For BYSA/HYSA games: If you cannot attend a game that you are scheduled to be the Field Marshal for, you need to contact the BYSA representative who is assigning field marshals that weekend and let them know so that a field marshal can be found as a replacement in a timely manner and contact information passed on to the referees assigned to the game in question. A Field Marshal will be present from each BYSA club for EVERY game that their sponsored team is playing on a BYSA/HYSA field. Failure to do so will result in a fine, forfeit of the game by your team or other penalties may ensue if this is an increasing problem. These penalties will be the discretion of the the BYSA Board of Directors as well as HYSA if necessary.
-Generally the Field Marshal stands in a neutral corner of the field to make it easier to be located by the referee.

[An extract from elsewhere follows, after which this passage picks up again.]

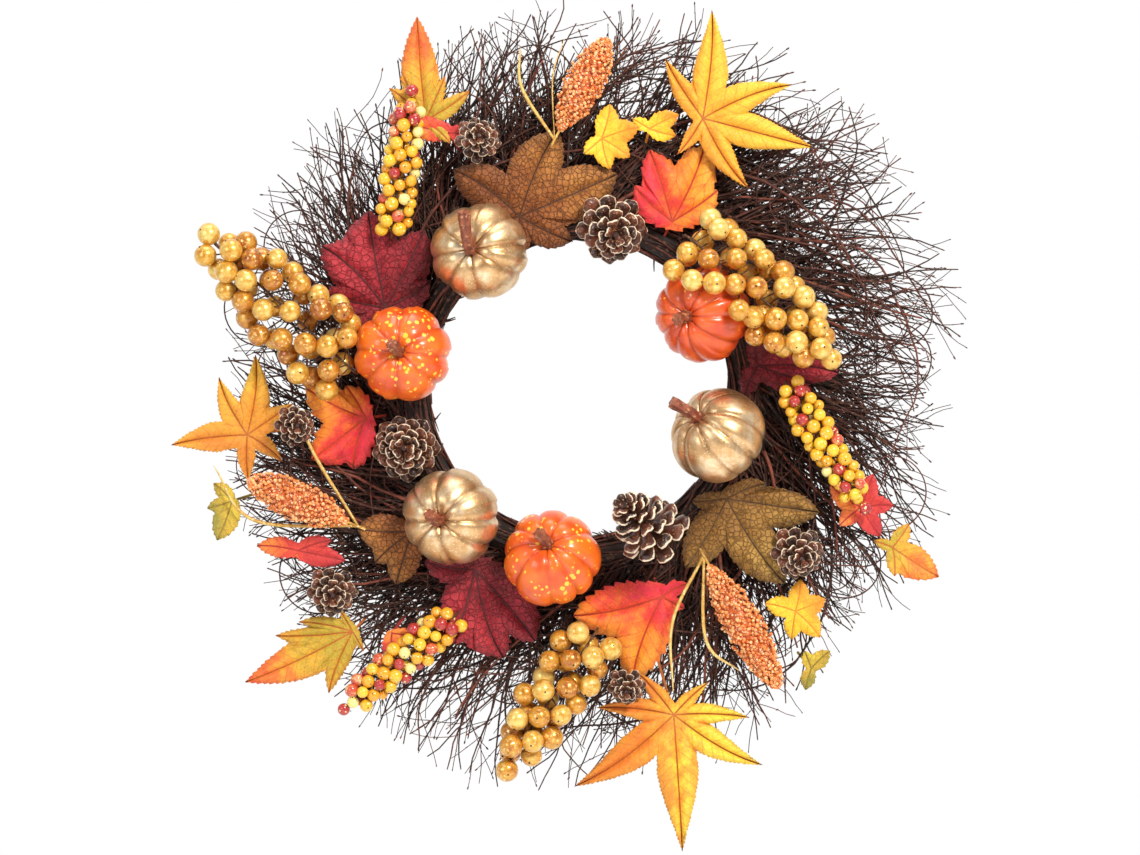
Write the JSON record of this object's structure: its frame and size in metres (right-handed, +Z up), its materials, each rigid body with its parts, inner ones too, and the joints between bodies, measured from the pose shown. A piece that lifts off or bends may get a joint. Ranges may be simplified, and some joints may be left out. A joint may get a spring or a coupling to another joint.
{
  "type": "door wreath",
  "caption": "Autumn door wreath: brushwood bound on a wire frame, dressed with pumpkins, pine cones, berries, seed heads and leaves, with a wire hanging loop.",
  "frame": {"origin": "the point where the hook bears, inside the top of the hanging loop", "axes": "+Z up, +X to the viewer's right, the decorated front faces -Y and the back that lies on the door faces +Y"},
  "size_m": [0.4933, 0.1025, 0.5215],
  "materials": {
    "dark_wire": "dark annealed wire",
    "brushwood": "dry bark on fine twigs",
    "gold_skin": "satin gold paint with glitter flecks on foam",
    "orange_skin": "gloss orange paint with yellow speckles on foam",
    "stalk": "brown painted stalk",
    "cone_scale": "varnished scales with glittered edges",
    "gold_berry": "gloss lacquer, mottled yellow over gold",
    "small_berry": "gloss lacquer, yellow, cream and red",
    "seed": "matt coated seed heads",
    "star_leaf": "printed polyester leaf cloth",
    "brown_leaf": "velvet-flocked leaf cloth, printed veins",
    "burgundy_leaf": "velvet-flocked leaf cloth",
    "sunset_leaf": "printed polyester leaf cloth, red to orange",
    "small_leaf": "printed polyester leaf cloth"
  },
  "bodies": {
    "wreath": {"wire_frame": "dark_wire", "binding_wire": "dark_wire", "twig_core": "brushwood", "twig_bundle_1": "brushwood", "twig_bundle_2": "brushwood", "twig_bundle_3": "brushwood", "twig_bundle_4": "brushwood", "twig_bundle_5": "brushwood", "twig_bundle_6": "brushwood", "twig_bundle_7": "brushwood", "twig_bundle_8": "brushwood", "pumpkin_gold_top": "gold_skin", "pumpkin_gold_left": "gold_skin", "pumpkin_gold_right": "gold_skin", "pumpkin_orange_left": "orange_skin", "pumpkin_orange_bottom": "orange_skin", "pumpkin_orange_right": "orange_skin", "stalk_gold_top": "stalk", "stalk_gold_left": "stalk", "stalk_gold_right": "stalk", "stalk_orange_left": "stalk", "stalk_orange_bottom": "stalk", "stalk_orange_right": "stalk", "pinecone_top": "cone_scale", "pinecone_left": "cone_scale", "pinecone_bottom": "cone_scale", "pinecone_right": "cone_scale", "pinecone_lower_left": "cone_scale", "pinecone_upper_left": "cone_scale", "pinecone_far_left": "cone_scale", "pinecone_low": "cone_scale", "berry_cluster_left": "gold_berry", "berry_cluster_right": "gold_berry", "berry_cluster_bottom": "gold_berry", "berry_spray_top": "small_berry", "berry_spray_right": "small_berry", "berry_spray_bottom": "small_berry", "seed_spike_top": "seed", "seed_spike_left": "seed", "seed_spike_bottom": "seed", "star_leaf_top": "star_leaf", "star_leaf_left": "star_leaf", "star_leaf_bottom": "star_leaf", "brown_leaf_top": "brown_leaf", "brown_leaf_right": "brown_leaf", "brown_leaf_left": "brown_leaf", "burgundy_leaf_left": "burgundy_leaf", "burgundy_leaf_right": "burgundy_leaf", "burgundy_leaf_bottom": "burgundy_leaf", "sunset_leaf_top": "sunset_leaf", "sunset_leaf_left": "sunset_leaf", "sunset_leaf_bottom": "sunset_leaf", "leaf_pick_top": "small_leaf", "leaf_pick_upper_left": "small_leaf", "leaf_pick_right": "small_leaf", "leaf_pick_low_right": "small_leaf", "leaf_pick_low_left": "small_leaf", "leaf_pick_left": "small_leaf"},
    "loop": {"hanging_loop": "dark_wire"}
  },
  "joints": [
    {"name": "loop_swing", "type": "hinge", "parent": "wreath", "child": "loop", "pos_m": [0, 0, -0.028], "axis": [-1, 0, 0], "range_deg": [-10, 160]}
  ]
}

However the Field Marshal should feel free to roam his/her sidelines.
-Before the game starts introduce yourself to the referee/s and both coaching teams and make sure the referee/s knows that he/she/they can rely on your support of their decisions and calls.
-The Field Marshal’s ultimate responsibility is to stand up for the referee/s and support them within the boundaries of the Laws of the Game. Even if you disagree with what the referee/s is/are doing, your job is to support their decisions and authority especially in cases of extreme negative behavior on the part of coaches and spectators and not challenge their authority during the event. If a Field Marshal disagrees with a decision made by a referee, there are other venues to report or discuss this but NOT during the game.
–BYSA/HYSA Games: If a Field Marshal needs immediate advice or assistance, they will contact any of the BYSA Board of Directors or in extreme cases, notify local law enforcement.